Au centre du récit, Madeleine, personnage plus effacé du premier tome alors que celui-ci laisse une bonne place aux personnages féminins et une psychologie davantage étudiée, des personnages hauts en couleurs, la belle Léonce, l'extravagante cantatrice Solange et Vladi la nurse polonaise à la sexualité débridée et la loyauté infaillible.
Cette fresque romanesque est aussi la chronique de l'entre-deux-guerres, la crise des années 30, l'affirmation du capitalisme, la montée du fascisme, la vague nazie qui s'apprête à submerger l'Europe (le titre vient de là), toute la complexité de ce temps est formidablement rendue. Au contexte historique passionnant, ce deuxième volet, aussi vif que profond, aussi sombre que lumineux, se révèle haletant et captivant de bout en bout.

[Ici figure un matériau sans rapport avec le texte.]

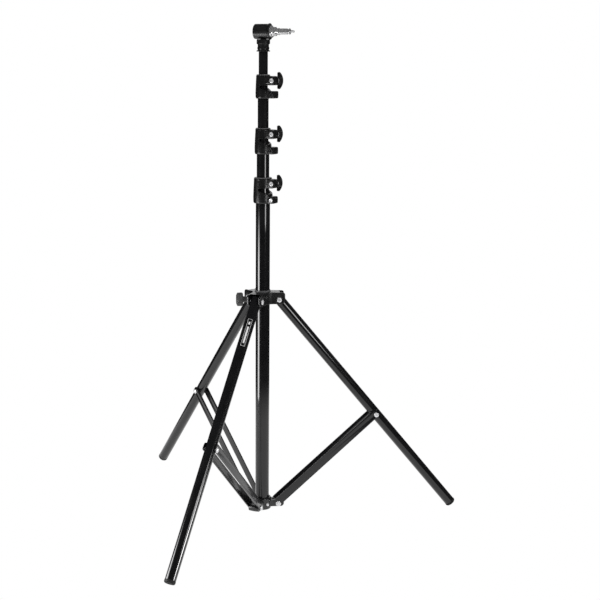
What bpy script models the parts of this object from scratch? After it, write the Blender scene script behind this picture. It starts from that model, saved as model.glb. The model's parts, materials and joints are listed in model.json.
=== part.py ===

Détail de la couverture des Couleurs de l'incendie de Pierre Lemaître

Pour aller plus loin : La crise économique des années 1930 et le désintéressement des banques pour le pétrole a une incroyable raisonnante moderne, laissant sur le carreaux de vieilles familles fortunées mais également qui rencontre un écho pour les ouvriers. On ne peut que penser aux gilets jaunes, à la flambée du prix de l'essence et à de nombreux sujets d'actualité. Pierre Lemaitre a réussi à transposer ces problèmes dans cette atmosphère rétro et que je connais mal, un monde sur le déclin qui s'apprête à sombrer dans une autre guerre. Je n'ai qu'une seule hâte, c'est de lire le troisième tome de cette trilogie. Il y a fort à parier que le troisième et dernier volume sera sur 1939-1945, période qui me fascine.